Object modeling scripts:
——————————
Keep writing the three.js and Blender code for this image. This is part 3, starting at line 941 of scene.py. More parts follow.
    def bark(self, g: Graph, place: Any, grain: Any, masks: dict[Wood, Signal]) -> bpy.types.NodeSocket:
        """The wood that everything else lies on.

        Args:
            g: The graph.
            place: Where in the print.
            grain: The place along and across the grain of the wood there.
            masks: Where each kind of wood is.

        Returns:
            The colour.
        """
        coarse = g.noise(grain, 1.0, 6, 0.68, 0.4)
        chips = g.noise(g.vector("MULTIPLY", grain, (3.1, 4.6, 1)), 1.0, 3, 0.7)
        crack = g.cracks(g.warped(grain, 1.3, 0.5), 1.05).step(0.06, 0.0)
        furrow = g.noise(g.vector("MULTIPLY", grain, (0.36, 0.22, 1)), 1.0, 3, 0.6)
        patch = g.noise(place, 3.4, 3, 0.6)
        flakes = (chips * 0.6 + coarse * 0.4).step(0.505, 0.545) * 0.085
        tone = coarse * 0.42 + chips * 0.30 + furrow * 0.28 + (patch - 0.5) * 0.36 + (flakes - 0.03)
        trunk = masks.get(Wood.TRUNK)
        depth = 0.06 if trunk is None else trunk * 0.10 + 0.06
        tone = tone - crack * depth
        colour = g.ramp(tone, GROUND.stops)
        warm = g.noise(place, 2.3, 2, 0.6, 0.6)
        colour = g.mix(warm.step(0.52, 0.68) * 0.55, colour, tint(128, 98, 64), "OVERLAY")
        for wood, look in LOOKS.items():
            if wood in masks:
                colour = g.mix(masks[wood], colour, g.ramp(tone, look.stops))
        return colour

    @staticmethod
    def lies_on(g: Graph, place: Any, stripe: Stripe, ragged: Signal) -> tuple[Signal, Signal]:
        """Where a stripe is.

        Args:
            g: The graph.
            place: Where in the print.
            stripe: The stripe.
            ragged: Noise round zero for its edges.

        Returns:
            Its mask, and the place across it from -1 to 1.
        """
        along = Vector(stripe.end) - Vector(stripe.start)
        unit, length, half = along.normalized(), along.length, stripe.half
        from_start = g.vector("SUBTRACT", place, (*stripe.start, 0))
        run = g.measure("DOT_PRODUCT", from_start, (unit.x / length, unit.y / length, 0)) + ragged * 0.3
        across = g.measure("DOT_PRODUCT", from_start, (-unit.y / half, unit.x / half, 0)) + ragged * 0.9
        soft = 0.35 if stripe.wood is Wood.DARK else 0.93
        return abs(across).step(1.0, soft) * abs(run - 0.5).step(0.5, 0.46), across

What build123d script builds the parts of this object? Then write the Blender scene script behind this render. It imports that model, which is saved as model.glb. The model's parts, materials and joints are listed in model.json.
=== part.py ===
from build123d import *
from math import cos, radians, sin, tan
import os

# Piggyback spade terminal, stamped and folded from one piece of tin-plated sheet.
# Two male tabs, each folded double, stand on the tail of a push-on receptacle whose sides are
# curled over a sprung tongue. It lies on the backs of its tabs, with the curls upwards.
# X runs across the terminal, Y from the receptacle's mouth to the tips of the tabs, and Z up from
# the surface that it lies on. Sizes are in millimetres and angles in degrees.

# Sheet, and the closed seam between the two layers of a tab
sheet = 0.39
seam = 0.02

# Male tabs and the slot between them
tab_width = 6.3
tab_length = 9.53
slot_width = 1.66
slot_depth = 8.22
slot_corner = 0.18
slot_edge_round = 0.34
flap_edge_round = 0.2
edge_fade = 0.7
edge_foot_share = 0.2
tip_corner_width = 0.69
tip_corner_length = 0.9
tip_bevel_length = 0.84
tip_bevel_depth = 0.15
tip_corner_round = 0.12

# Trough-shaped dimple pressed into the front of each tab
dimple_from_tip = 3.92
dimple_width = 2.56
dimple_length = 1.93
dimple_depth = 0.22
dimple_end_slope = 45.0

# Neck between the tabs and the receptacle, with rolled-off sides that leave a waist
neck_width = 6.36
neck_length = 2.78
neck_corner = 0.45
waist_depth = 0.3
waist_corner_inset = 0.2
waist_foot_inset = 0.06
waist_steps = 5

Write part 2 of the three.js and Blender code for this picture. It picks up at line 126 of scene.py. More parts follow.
——————————
**INSTRUCTIONS FOR THE TASK:** Gather every line from the listing above in which "that" appears, and copy those lines.

**SOLVED PROBLEM:**
        """The wood that everything else lies on.
What build123d script builds the parts of this object? Then write the Blender scene script behind this render. It imports that model, which is saved as model.glb. The model's parts, materials and joints are listed in model.json.
# the surface that it lies on. Sizes are in millimetres and angles in degrees.
# Neck between the tabs and the receptacle, with rolled-off sides that leave a waist